Mr Shippen said the family had first looked at Mt Fyans when it was on the market previously, when it was searching for a place to achieve a long-held desire to establish a large-scale wool operation.
This time, the timing was right and the Shippens expect to soon have their own sheep on the property.
They plan to establish a “simple woolgrowing operation”, taking Merino wether lambs from their NSW properties to Mt Fyans and running them for three to four years and then selling them.
While it is planned to be a woolgrowing/wether operation, they will also take opportunities to trade some cattle.
Mr Shippen said it was an exciting time, but there was a lot of work and a whole new learning curve ahead.
“It gives us diversity within the industry with prime lambs at Wagga Wagga, NSW, where our manager Derk Meurs has done an outstanding job of making the property a profitable sheep operation, we’ve got our breeding operation at Moulamein and now woolgrowing down south,” he said.
After years of frustration of seeing their high quality Merino wether lambs sold for slaughter, the Mt Fyans operation will provide the chance to run Merino wethers as wool cutters for up to four years.

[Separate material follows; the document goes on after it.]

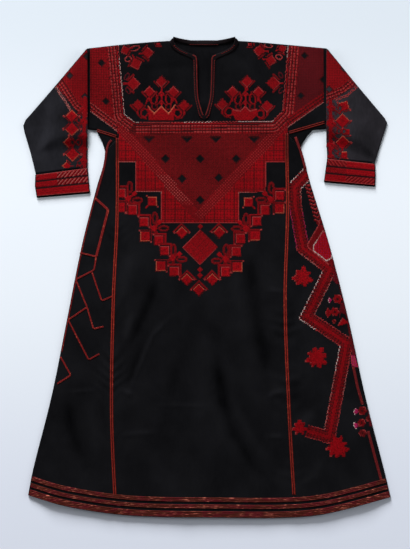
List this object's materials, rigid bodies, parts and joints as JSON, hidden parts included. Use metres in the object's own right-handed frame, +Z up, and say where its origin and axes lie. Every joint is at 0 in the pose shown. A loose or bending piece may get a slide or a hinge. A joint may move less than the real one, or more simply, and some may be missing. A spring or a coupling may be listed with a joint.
{
  "type": "embroidered dress",
  "caption": "Long-sleeved black cotton dress laid flat with folded sleeves, side gores, a slit neck, and red cross-stitch on the chest, sleeves and skirt.",
  "frame": {"origin": "on the surface that the dress lies on, under the middle of its box", "axes": "+Z up out of the front, +Y from the hem to the neck, +X to the onlooker's right as they look down on the front"},
  "size_m": [1.0724, 1.4032, 0.0149],
  "materials": {
    "black_cotton": "sateen-woven black cotton with a faint sheen",
    "silk_embroidery": "deep red cross-stitch thread, slightly glossy",
    "couched_braid": "orange-red twisted cord, couched down",
    "neck_binding": "black cotton strip with a red edge"
  },
  "bodies": {
    "root": {"front_panel": "black_cotton", "front_yoke": "black_cotton", "back_panel": "black_cotton", "front_gore_left": "black_cotton", "front_gore_right": "black_cotton", "back_gore_left": "black_cotton", "back_gore_right": "black_cotton", "gusset_left": "black_cotton", "gusset_right": "black_cotton", "sleeve_head_left": "black_cotton", "sleeve_head_right": "black_cotton", "sleeve_fold_left": "black_cotton", "sleeve_fold_right": "black_cotton", "forearm_left": "black_cotton", "forearm_right": "black_cotton", "cuff_left": "silk_embroidery", "cuff_right": "silk_embroidery", "seam_braid_left": "couched_braid", "seam_braid_right": "couched_braid", "underarm_braid_left": "couched_braid", "underarm_braid_right": "couched_braid", "hem_braid_lower": "couched_braid", "hem_braid_middle": "couched_braid", "hem_braid_upper": "couched_braid", "neck_binding_left": "neck_binding", "neck_binding_right": "neck_binding", "neck_binding_back": "neck_binding"}
  },
  "joints": []
}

Mr Shippen said there were a lot of challenges in running Merino wethers in high rainfall areas.
However he backed their breeding and selection, overseen by wool classer Bob Simson for 20 years, to be able to handle the conditions.
“All our surplus sale ewes go to high rainfall places and it’s up to our classing to make sure we don’t have too much condition in our wool so it can handle the higher rainfall,” he said.
The business is very much a family operation, with children Will, Emma and James all keen to come back into the business.
The purchase of Mt Fyans was another part of the succession plan to ensure there was sufficient scale in the operation to support all family members.